I’m living in places right now. Sometimes I’m at my sisters’, sometimes I’m in a hotel with a woman who seems willing enough to put up with my weird shit, sometimes I’m crashing at my ex’s when she isn’t there. Its’ a fine mess. Or a mess I’m fine with. It’s no way to be an adult. Plans for a mortgage are on the horizon. Then I can be a normal.

I’ve spent too much of my life as the guy crashing on your couch.

God slumped on the sofa. He wiped some bile from his lips and turned to me. “It really doesn’t matter, Andy, as long as you have your mind together your abode is unimportant.
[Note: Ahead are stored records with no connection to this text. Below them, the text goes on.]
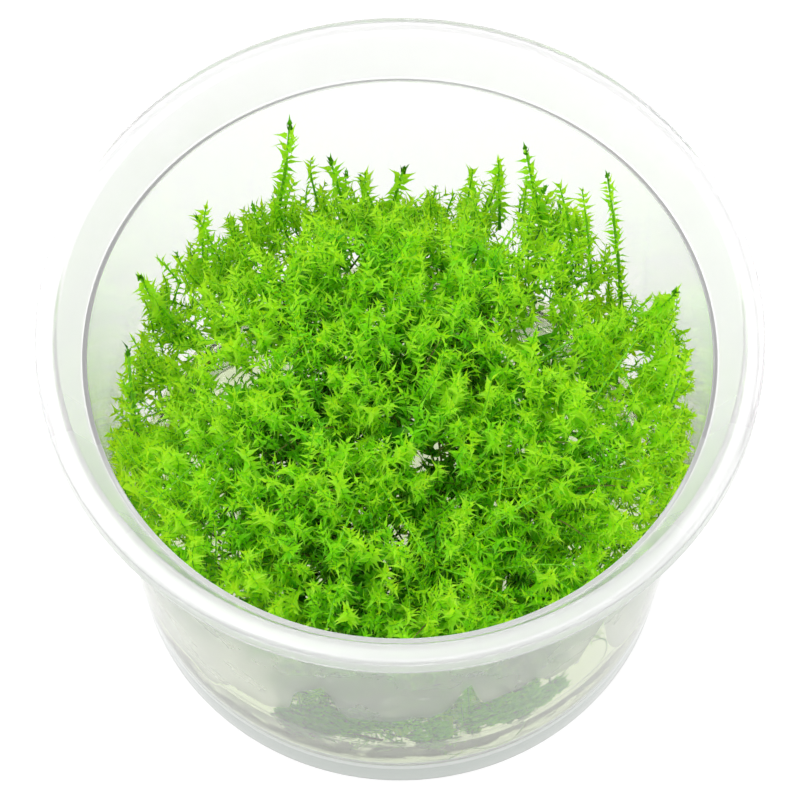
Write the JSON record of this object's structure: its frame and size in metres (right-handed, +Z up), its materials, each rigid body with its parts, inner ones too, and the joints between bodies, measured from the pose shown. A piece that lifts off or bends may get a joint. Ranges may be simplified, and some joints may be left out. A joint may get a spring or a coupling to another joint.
{
  "type": "potted stringy moss",
  "caption": "Tangle of stringy aquarium moss with leafy upright shoots on clear gel, in an open round see-through plastic cup with a flanged rim.",
  "frame": {"origin": "centre of the foot ring that the cup stands on, at floor level", "axes": "+Z up through the mouth; +X to the right and +Y away from the camera of the picture"},
  "size_m": [0.1, 0.1, 0.069],
  "materials": {
    "clear_cup": "thin clear polypropylene with a slight milky haze, smooth and glossy",
    "clear_gel": "clear nutrient gel with a faint green tint and a wet surface",
    "moss_stems": "dark green to olive old stems and leaves, damp",
    "moss_leaves": "bright lime green thin leaves that let light through, damp"
  },
  "bodies": {
    "root": {"cup": "clear_cup", "gel": "clear_gel", "moss_tangle": "moss_stems", "moss_shoot_01": "moss_leaves", "moss_shoot_02": "moss_leaves", "moss_shoot_03": "moss_leaves", "moss_shoot_04": "moss_leaves", "moss_shoot_05": "moss_leaves", "moss_shoot_06": "moss_leaves", "moss_shoot_07": "moss_leaves", "moss_shoot_08": "moss_leaves", "moss_shoot_09": "moss_leaves", "moss_shoot_10": "moss_leaves", "moss_shoot_11": "moss_leaves", "moss_shoot_12": "moss_leaves", "moss_shoot_13": "moss_leaves", "moss_shoot_14": "moss_leaves", "moss_shoot_15": "moss_leaves", "moss_shoot_16": "moss_leaves", "moss_shoot_17": "moss_leaves", "moss_shoot_18": "moss_leaves", "moss_shoot_19": "moss_leaves", "moss_shoot_20": "moss_leaves", "moss_shoot_21": "moss_leaves", "moss_shoot_22": "moss_leaves", "moss_shoot_23": "moss_leaves", "moss_shoot_24": "moss_leaves", "moss_shoot_25": "moss_leaves", "moss_shoot_26": "moss_leaves", "moss_shoot_27": "moss_leaves", "moss_shoot_28": "moss_leaves", "moss_shoot_29": "moss_leaves", "moss_shoot_30": "moss_leaves", "moss_shoot_31": "moss_leaves", "moss_shoot_32": "moss_leaves", "moss_shoot_33": "moss_leaves", "moss_shoot_34": "moss_leaves", "moss_shoot_35": "moss_leaves", "moss_shoot_36": "moss_leaves", "moss_shoot_37": "moss_leaves", "moss_shoot_38": "moss_leaves"}
  },
  "joints": []
}
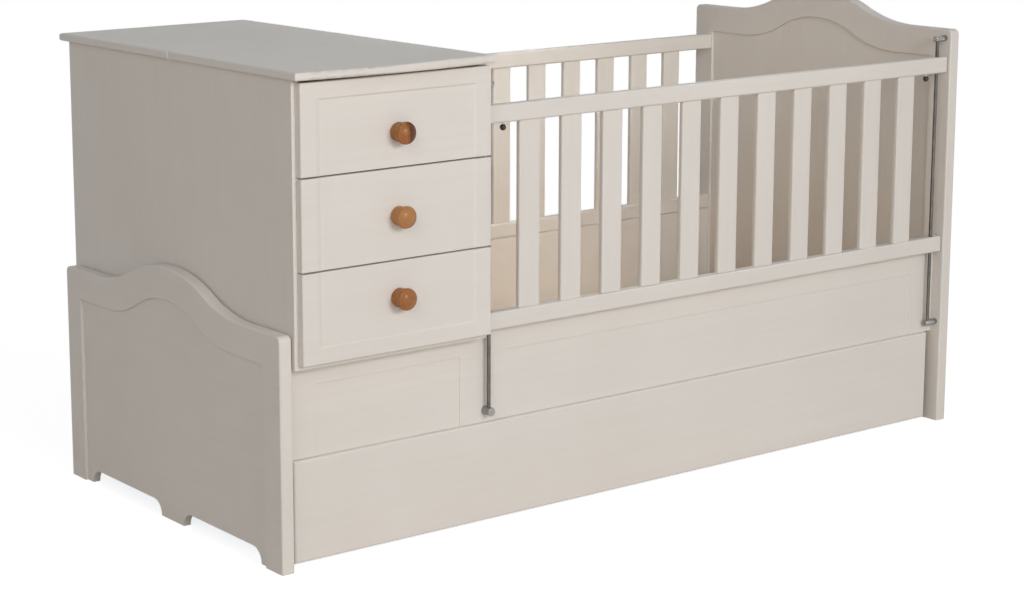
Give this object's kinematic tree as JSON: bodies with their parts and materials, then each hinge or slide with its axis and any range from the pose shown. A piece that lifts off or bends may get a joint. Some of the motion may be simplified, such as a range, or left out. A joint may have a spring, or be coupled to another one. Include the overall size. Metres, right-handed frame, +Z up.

Life is more interesting when you’re close to its broken edge.”

“You don’t know what you’re talking about, God,” I said, “You’re a mess.”

“You ever seen Rick and Morty?” said God, picking up the X-Box remote. “You want to watch it with me?”

“Sure.”

“It’s one of my favourite creations.”

I shook my head. I didn’t want to say it but, man, he takes too much credit.

He put Netflix on and started it from episode one. He fell asleep before the opening titles ended. The guy’s a real dick. It’s no wonder so many people have it so bad.

I wasn’t planning on talking about God. I don’t know why he keeps coming up.

One of the cats, Calcifier, has just jumped up on my lap. He’s purring and rubbing his face on mine. The cat is a fool. Last week I paid a vet to cut his testicles off. If only he knew. Maybe his opinion of me would be less favourable. Maybe this is how God feels. Maybe we don’t realise he’s clutching our bollocks in one hand and has a knife in the other. Telling us he loves us and laughing into his sleeve when we turn away.

Fucking hell. I’m not even religious. It’s not my place to say bad things about the giant insane monkey in the clouds.

Did I ever tell you I’m a Pastafarian? That’s the one true religion. I’m a registered minister. I can legally marry you if you’re willing to wear a colander on your head. I’m just talking nonsense now. All hail The Flying Spaghetti Monster! May his noodly appendage reach down and touch you somewhere wholly inappropriate.